Feature flags decouple code review from deployment risk. If a half-baked feature is hidden behind a flag that’s off for all users, the blast radius of merging it is near zero. This lets the review cycle focus on code quality and correctness in a lower-stakes environment, and reduces the pressure to make review thorough enough to gate deployment.

Threshold-based deployment systems like canary releases and percentage rollouts serve the same function at the deployment layer. They let you ship to 1% of users before 100%, which catches integration problems that review doesn’t, without requiring the review layer to do impossible things.

The Bureaucracy Attractor

Organizations under pressure tend toward more process, not less. When something goes wrong, adding a review layer is easy, visible, and defensible. Removing one requires someone to own the risk that whatever the layer was catching might slip through.
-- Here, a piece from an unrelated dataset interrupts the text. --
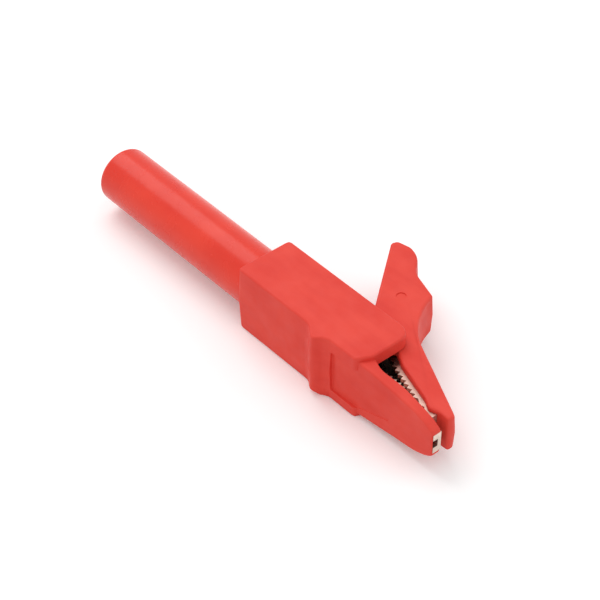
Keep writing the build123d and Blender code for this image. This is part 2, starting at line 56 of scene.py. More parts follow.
def skin(name, rings):
    """A closed surface over rings of points in millimetres: ring i is joined to ring i + 1 with
    four-sided faces, and one flat face closes each end."""
    count, size = rings.shape[:2]
    index = np.arange(count * size).reshape(count, size)
    after = np.roll(index, -1, axis=1)
    sides = np.stack([index[:-1], after[:-1], after[1:], index[1:]], axis=-1).reshape(-1, 4)
    mesh = bpy.data.meshes.new(name)
    faces = sides.tolist() + [index[0].tolist(), index[-1].tolist()]
    mesh.from_pydata((rings.reshape(-1, 3) * MM).tolist(), [], faces)
    work = bmesh.new()
    work.from_mesh(mesh)
    bmesh.ops.remove_doubles(work, verts=work.verts, dist=1e-6)
    bmesh.ops.recalc_face_normals(work, faces=work.faces)
    work.to_mesh(mesh)
    work.free()
    piece = bpy.data.objects.new(name, mesh)
    bpy.context.collection.objects.link(piece)
    return piece


def smooth(piece, angle=35):
    """Shades a piece smooth, but for its edges that are sharper than an angle in degrees."""
    piece.data.shade_smooth()
    piece.data.set_sharp_from_angle(angle=np.radians(angle))
    even = piece.modifiers.new("even_shading", "WEIGHTED_NORMAL")
    even.keep_sharp = True
    return piece


def quarter(steps=7):
    """Sine and one less cosine of a quarter turn, for a rounded edge of radius 1."""
    turn = np.linspace(0, np.pi / 2, steps)
    return np.sin(turn), 1 - np.cos(turn)


def turned(name, x, radius, sides=128):
    """A turned piece about the socket's axis, which is X: every point of the profile (x, radius)
    goes round the circle y = radius cos a, z = radius sin a, and the profile is a closed loop."""
    a = np.linspace(0, 2 * np.pi, sides + 1)[:, None]
    rings = np.stack([x + 0 * a, radius * np.cos(a), radius * np.sin(a)], axis=-1)
    piece = skin(name, rings)
    work = bmesh.new()
    work.from_mesh(piece.data)
    ends = [face for face in work.faces if len(face.verts) > 4]
    bmesh.ops.delete(work, geom=ends, context="FACES_ONLY")
    work.to_mesh(piece.data)
    work.free()
    return piece


def new_finish(name, roughness, metallic=0.0):
    """A material whose constants sit on the shader's own sockets, with its node tree."""
    finish = bpy.data.materials.new(name)
    finish.use_nodes = True
    shader = finish.node_tree.nodes["Principled BSDF"]
    shader.inputs["Roughness"].default_value = roughness
    shader.inputs["Metallic"].default_value = metallic
    return finish, finish.node_tree, shader


def add_node(tree, kind, settings=None, **inputs):
    """One node of a finish. Inputs are values or another node's output, by the socket's name."""
    node = tree.nodes.new(kind)
    for name, value in (settings or {}).items():
        setattr(node, name, value)
    for name, value in inputs.items():
        socket = node.inputs[name.replace("_", " ")]
        if isinstance(value, bpy.types.NodeSocket):
            tree.links.new(value, socket)
        else:
            socket.default_value = value
    return node


def grain(tree, size, detail=2.0, stretch=(1, 1, 1)):
    """Noise in the piece's own coordinates, with features of a size in millimetres."""
    place = add_node(tree, "ShaderNodeTexCoord").outputs["Object"]
    place = add_node(tree, "ShaderNodeMapping", Vector=place, Scale=stretch).outputs[0]
    scale = 1 / (size * MM)
    noise = add_node(tree, "ShaderNodeTexNoise", Vector=place, Scale=scale, Detail=detail)
    return noise.outputs["Fac"]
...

This is partly why Pennarun’s framing matters. Most arguments against heavyweight review talk about developer happiness or velocity in vague terms. The multiplicative math makes the cost legible. If you have four independent review stages and each one doubles the cycle time (optimistically), a change that would take two days without review takes 32 days with all four. That number is recoverable from actual ticket data. You can measure it.

Measuring it is what creates the leverage to have a real conversation about which layers are earning their cost. Some will be. Security reviews that catch critical vulnerabilities in sensitive systems earn their overhead. Architecture reviews that prevent five years of technical debt earn theirs. But the review layers that mostly generate rubber-stamp approvals, that get bypassed in emergencies anyway, that apply the same overhead to a CSS change as to a payment system rewrite, those have a legible cost and a negligible benefit.

The math doesn’t say reviews are bad. It says that each one needs to justify its multiplier, and most organizations have never done that accounting.